Input material:

**********

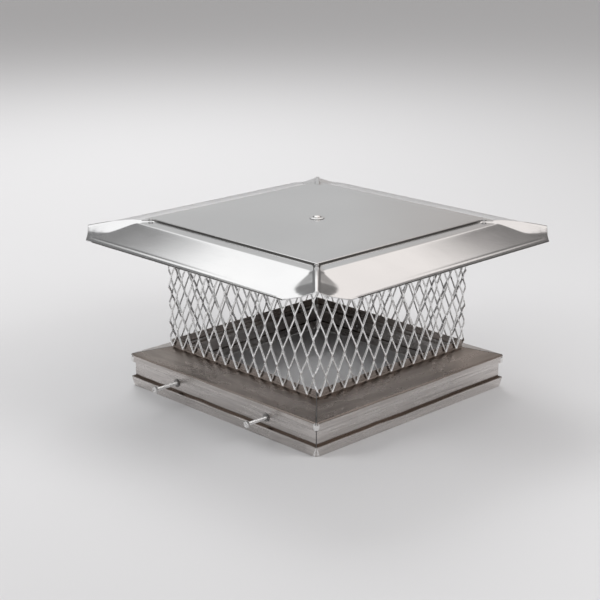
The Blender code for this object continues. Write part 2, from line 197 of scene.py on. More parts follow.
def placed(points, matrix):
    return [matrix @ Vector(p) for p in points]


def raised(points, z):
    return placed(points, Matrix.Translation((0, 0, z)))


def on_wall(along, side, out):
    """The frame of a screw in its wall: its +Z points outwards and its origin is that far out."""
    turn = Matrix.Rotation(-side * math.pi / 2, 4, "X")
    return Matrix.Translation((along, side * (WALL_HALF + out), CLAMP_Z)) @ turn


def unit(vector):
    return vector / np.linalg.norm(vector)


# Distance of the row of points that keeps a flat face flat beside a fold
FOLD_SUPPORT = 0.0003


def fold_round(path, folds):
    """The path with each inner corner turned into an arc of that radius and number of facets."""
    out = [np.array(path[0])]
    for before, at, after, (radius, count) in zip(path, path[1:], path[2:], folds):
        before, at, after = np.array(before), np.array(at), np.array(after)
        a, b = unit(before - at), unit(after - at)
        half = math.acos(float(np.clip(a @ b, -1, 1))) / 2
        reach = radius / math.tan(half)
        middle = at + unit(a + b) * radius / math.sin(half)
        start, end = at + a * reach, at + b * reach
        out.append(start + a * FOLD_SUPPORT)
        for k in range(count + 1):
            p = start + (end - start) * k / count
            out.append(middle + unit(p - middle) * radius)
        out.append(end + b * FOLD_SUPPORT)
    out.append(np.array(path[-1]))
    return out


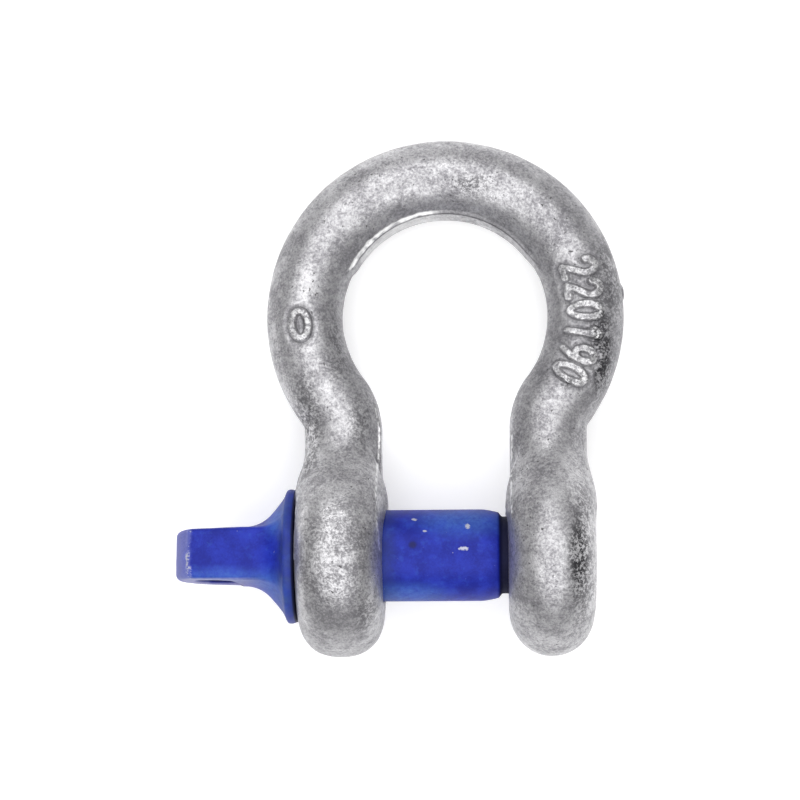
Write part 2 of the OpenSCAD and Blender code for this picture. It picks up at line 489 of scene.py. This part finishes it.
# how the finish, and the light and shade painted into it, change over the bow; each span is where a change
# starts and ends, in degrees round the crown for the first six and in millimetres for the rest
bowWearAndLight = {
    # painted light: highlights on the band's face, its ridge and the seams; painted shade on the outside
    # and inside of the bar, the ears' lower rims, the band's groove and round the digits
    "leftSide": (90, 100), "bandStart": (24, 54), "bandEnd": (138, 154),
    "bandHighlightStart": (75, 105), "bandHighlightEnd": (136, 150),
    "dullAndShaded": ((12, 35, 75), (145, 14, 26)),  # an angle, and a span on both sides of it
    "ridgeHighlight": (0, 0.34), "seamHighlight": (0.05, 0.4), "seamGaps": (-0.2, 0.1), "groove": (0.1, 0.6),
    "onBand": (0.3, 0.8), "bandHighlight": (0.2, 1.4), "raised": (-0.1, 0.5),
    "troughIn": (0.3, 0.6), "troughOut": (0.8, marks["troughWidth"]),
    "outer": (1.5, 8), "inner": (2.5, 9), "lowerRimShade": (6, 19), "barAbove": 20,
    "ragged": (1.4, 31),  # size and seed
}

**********

Copy every line of the records word for word.

Exercise answer:
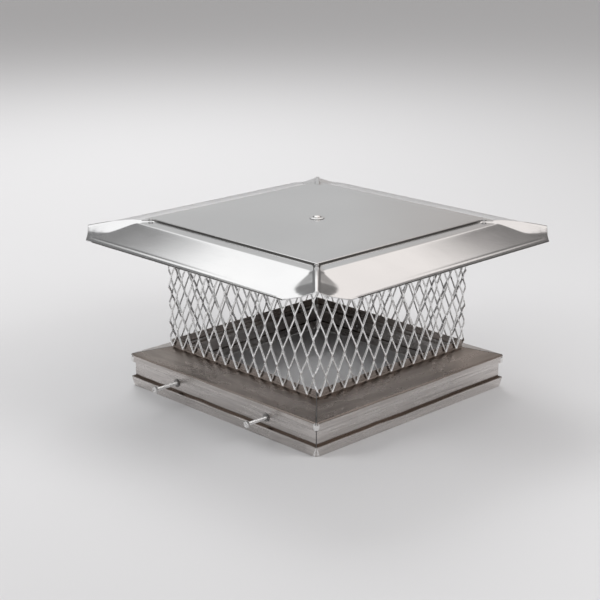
The Blender code for this object continues. Write part 2, from line 197 of scene.py on. More parts follow.
def placed(points, matrix):
    return [matrix @ Vector(p) for p in points]


def raised(points, z):
    return placed(points, Matrix.Translation((0, 0, z)))


def on_wall(along, side, out):
    """The frame of a screw in its wall: its +Z points outwards and its origin is that far out."""
    turn = Matrix.Rotation(-side * math.pi / 2, 4, "X")
    return Matrix.Translation((along, side * (WALL_HALF + out), CLAMP_Z)) @ turn


def unit(vector):
    return vector / np.linalg.norm(vector)


# Distance of the row of points that keeps a flat face flat beside a fold
FOLD_SUPPORT = 0.0003


def fold_round(path, folds):
    """The path with each inner corner turned into an arc of that radius and number of facets."""
    out = [np.array(path[0])]
    for before, at, after, (radius, count) in zip(path, path[1:], path[2:], folds):
        before, at, after = np.array(before), np.array(at), np.array(after)
        a, b = unit(before - at), unit(after - at)
        half = math.acos(float(np.clip(a @ b, -1, 1))) / 2
        reach = radius / math.tan(half)
        middle = at + unit(a + b) * radius / math.sin(half)
        start, end = at + a * reach, at + b * reach
        out.append(start + a * FOLD_SUPPORT)
        for k in range(count + 1):
            p = start + (end - start) * k / count
            out.append(middle + unit(p - middle) * radius)
        out.append(end + b * FOLD_SUPPORT)
    out.append(np.array(path[-1]))
    return out


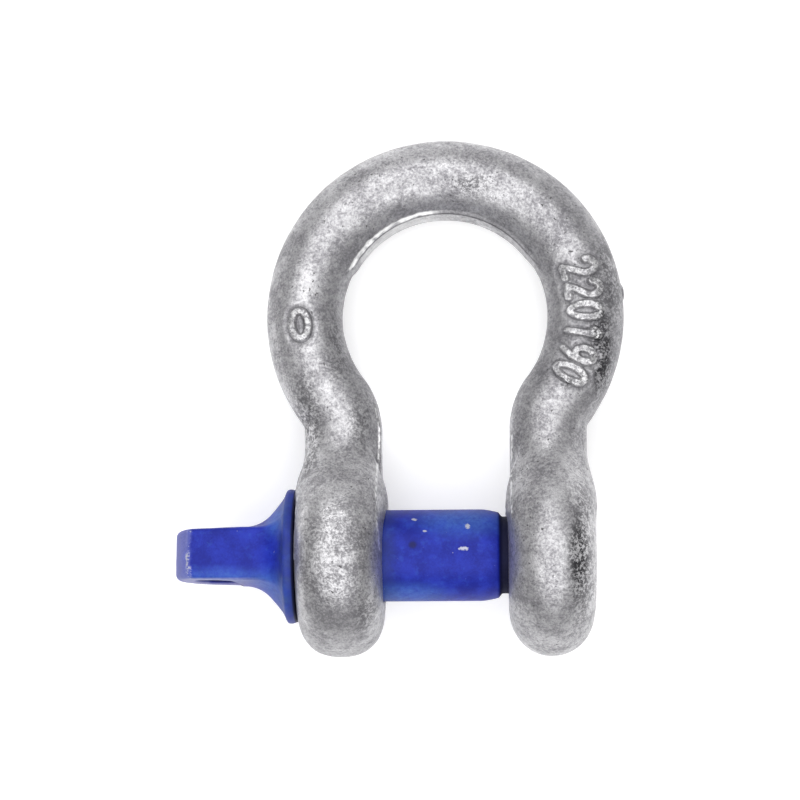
Write part 2 of the OpenSCAD and Blender code for this picture. It picks up at line 489 of scene.py. This part finishes it.
# how the finish, and the light and shade painted into it, change over the bow; each span is where a change
# starts and ends, in degrees round the crown for the first six and in millimetres for the rest
bowWearAndLight = {
    # painted light: highlights on the band's face, its ridge and the seams; painted shade on the outside
    # and inside of the bar, the ears' lower rims, the band's groove and round the digits
    "leftSide": (90, 100), "bandStart": (24, 54), "bandEnd": (138, 154),
    "bandHighlightStart": (75, 105), "bandHighlightEnd": (136, 150),
    "dullAndShaded": ((12, 35, 75), (145, 14, 26)),  # an angle, and a span on both sides of it
    "ridgeHighlight": (0, 0.34), "seamHighlight": (0.05, 0.4), "seamGaps": (-0.2, 0.1), "groove": (0.1, 0.6),
    "onBand": (0.3, 0.8), "bandHighlight": (0.2, 1.4), "raised": (-0.1, 0.5),
    "troughIn": (0.3, 0.6), "troughOut": (0.8, marks["troughWidth"]),
    "outer": (1.5, 8), "inner": (2.5, 9), "lowerRimShade": (6, 19), "barAbove": 20,
    "ragged": (1.4, 31),  # size and seed
}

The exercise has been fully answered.